**Written exercise**
Only lines with the word "bodies" are needed; collect each of them from the listing below.

——————————

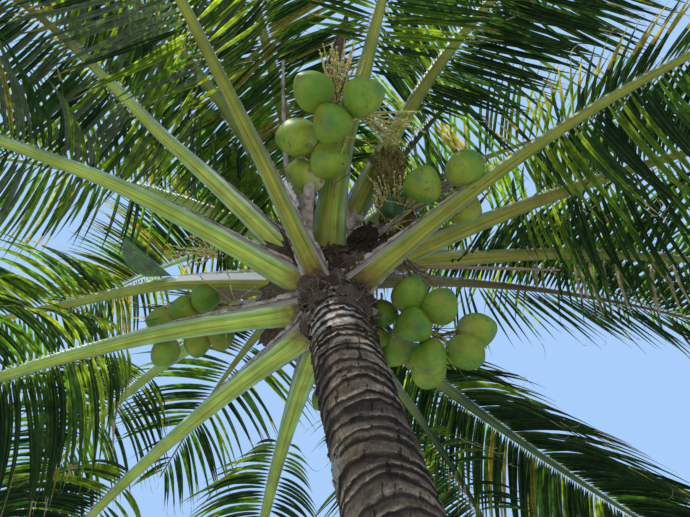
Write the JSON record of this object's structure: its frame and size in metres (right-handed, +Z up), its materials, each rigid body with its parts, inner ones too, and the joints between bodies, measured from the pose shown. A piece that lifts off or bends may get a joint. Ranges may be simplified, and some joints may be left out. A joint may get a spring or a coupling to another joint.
{
  "type": "coconut palm tree",
  "caption": "A young bearing coconut palm: a leaning ringed trunk with a flared foot, a full round crown of feathered fronds, green nuts in bunches and woody spathes.",
  "frame": {"origin": "on the level ground, at the middle of the flat cut under the trunk", "axes": "+Z up; the trunk leans towards -X; -Y is the side the picture is taken from"},
  "size_m": [9.2368, 9.0215, 8.624],
  "materials": {
    "bark": "grey-brown ringed palm bark, matte",
    "frond": "mid green leaflets on a pale green rib, slightly waxy",
    "spear": "pale yellow-green shut leaf",
    "nut": "smooth yellow-green husk, satin",
    "spathe": "dry brown woody bract, matte"
  },
  "bodies": {
    "root": {"trunk": "bark", "bunch_front": "nut", "bunch_right": "nut", "bunch_front_right": "nut", "bunch_left": "nut", "bunch_back": "nut", "spathe_front": "spathe", "spathe_left": "spathe", "spathe_right": "spathe", "spear": "spear", "frond_01": "frond", "frond_02": "frond", "frond_03": "frond", "frond_04": "frond", "frond_05": "frond", "frond_06": "frond", "frond_07": "frond", "frond_08": "frond", "frond_09": "frond", "frond_10": "frond", "frond_11": "frond", "frond_12": "frond", "frond_13": "frond", "frond_14": "frond", "frond_15": "frond", "frond_16_lower": "frond", "frond_16_upper": "frond", "frond_17": "frond", "frond_18": "frond", "frond_19_lower": "frond", "frond_19_upper": "frond", "frond_20_lower": "frond", "frond_20_upper": "frond", "frond_21_lower": "frond", "frond_21_upper": "frond", "frond_22_lower": "frond", "frond_22_upper": "frond", "frond_23_lower": "frond", "frond_23_upper": "frond", "frond_24_lower": "frond", "frond_24_upper": "frond", "frond_25_lower": "frond", "frond_25_upper": "frond"}
  },
  "joints": []
}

——————————

**Result of this task**
Write the JSON record of this object's structure: its frame and size in metres (right-handed, +Z up), its materials, each rigid body with its parts, inner ones too, and the joints between bodies, measured from the pose shown. A piece that lifts off or bends may get a joint. Ranges may be simplified, and some joints may be left out. A joint may get a spring or a coupling to another joint.
  "bodies": {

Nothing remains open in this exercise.